So I’m going to go out on a limb here and say that Toni Morrison is a pretty good writer.
I actually remember when I first read Beloved in English class in eleventh grade. The book, in my mind, couldn’t be literature because it was too easy and enjoyable to read. We had just finished Crime and Punishment and I was convinced—like many who read Dostoyevski too young… or ever—that ‘brilliance’ must be attached to inaccessibility. And then I read Morrison, and she wrote books that breezed past your eyeballs, as if you were watching a movie.
In fact, it’s hard for me to imagine that Toni Morrison would even be possible in a pre-cinema world. The way that Beloved uses flashback, voice, and the actual shape of the text (italics) to jump between narrators seems somehow tied to words like ‘cut,’ ‘fade in,’ and, well, ‘flashback.’ She was one of those early authors, along with Kurt Vonnegut, who made me realize it is possible to actually like literary fiction rather than merely admiring it.
But I’m theoretically talking about Song of Solomon here. To wit: it’s a pretty good book. I googled the title when I started reading and discovered that the Song of Solomon is the Song of Songs, which is a quasi-pagan-seeming piece of biblical incantation that celebrates young lovers. (And was immediately coopted by the Church, as are all things sexual, and turned into something try as toast: a metaphorical celebration of the marriage between divinity and the church itself.) The title may well reference some of the sex in the book—there’s lots of sex in the book—but it also refers to a much more literal children’s song that various characters sing in snippets throughout. The cooption of biblical naming is twice appropriate since Morrison takes an almost Faulknerian delight in repurposed names. Our protagonist is Macon Dead, a man so named because when his grandfather registered at the Freedman’s Bureau at the end of the Civil War, a clerk asked him where he was from, if his father was alive, and what was his family name and then the clerk put the names in the wrong columns. So ‘Jake’ became ‘Macon Dead,’ a man who picks his children’s names by pointing a finger at the bible. Hence his daughter, Pilate, and various other family including Ruth, Reba, First Corinthians, and Magdalene.
I remember reading about how, near his death, Hemingway started to find words increasingly insubstantial. Here’s him in Farewell to Arms “I was always embarrassed by the words sacred, glorious, and sacrifice and the expression in vain… There were many words that you could not stand to hear and finally only the names of places had dignity. (I’m cribbing from Joan Didion’s incredible essay on his life to quote the text.) Morrison seems to feel a similar power to proper nouns, particularly names in Solomon.
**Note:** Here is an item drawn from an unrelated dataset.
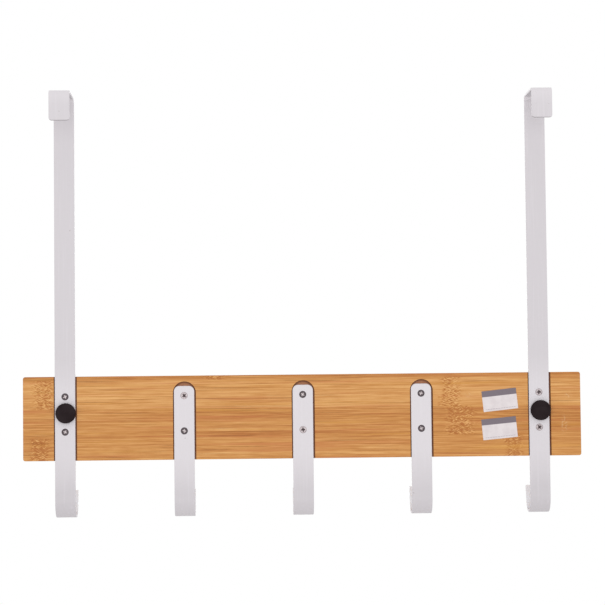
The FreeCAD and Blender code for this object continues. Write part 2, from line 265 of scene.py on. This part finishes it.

There’s a paragraph, near the end of the novel, that is just a list of names, which it would be a shame to abbreviate… so I won’t:
"He closed his eyes and thought of the black men in Shalimar, Roanoke, Petersburg, Newport News, Danville, in the Blood Bank, on Darling Street, in the pool halls, the barbershops. Their names. Names they got from yearnings gestures, flaws, events, mistakes, weaknesses. Names that bore witness. Macon Dead, Sing Byrd, Crowell Byrd, Pilate, Reba, Hagar, Magdalene, First Corinthians, Milkman, Guitar, Railroad Tommy, Hospital Tommy, Empire State (he just stood around and swayed), Small Boy, Sweet, Circe, Moon, Nero, Humpty-Dumpty, Blue Boy, Scandinavia, Quack-Quack, Jericho, Spoonbread, Ice Man, Dough Belly, Rocky River, Gray Eye, Cock-a-Doodle-Doo, Cool Breeze, Muddy Waters, Pinetop, Jelly Roll, Fats, Leadbelly, Bo Diddley, Cat-Iron, Peg-Leg, Son, Shortstuff, Smoky Babe, Funny Papa, Bukka, Pink, Bull Moose, B.B. T-Bone, Black Acr, Lemon, Washboard, Gatemouth, Cleanhead, Tampa Red, Juke Boy, Shine, Staggerlee, Jim the Devil, Fuck-Up, and Dat Nigger."
It’s a whole history, written only in the names of the people who lived it.
Solomon, unlike Beloved or Bluest Eye, also feels like it’s pulled from Gabriel Garcia Marquez. It has the same sense of scope: whole generations of people exist in the pages. And the magic of their universe, like that of the Buendias in A Hundred Years of Solitude is only just below the surface. The ghosts of the dead aren’t even particularly unusual here: a minor aberration from daily norms, no more alarming than a thunderstorm.
All in all, it’s a book that is really asking for a book club. But since I don’t have one, I’ll settle with this post.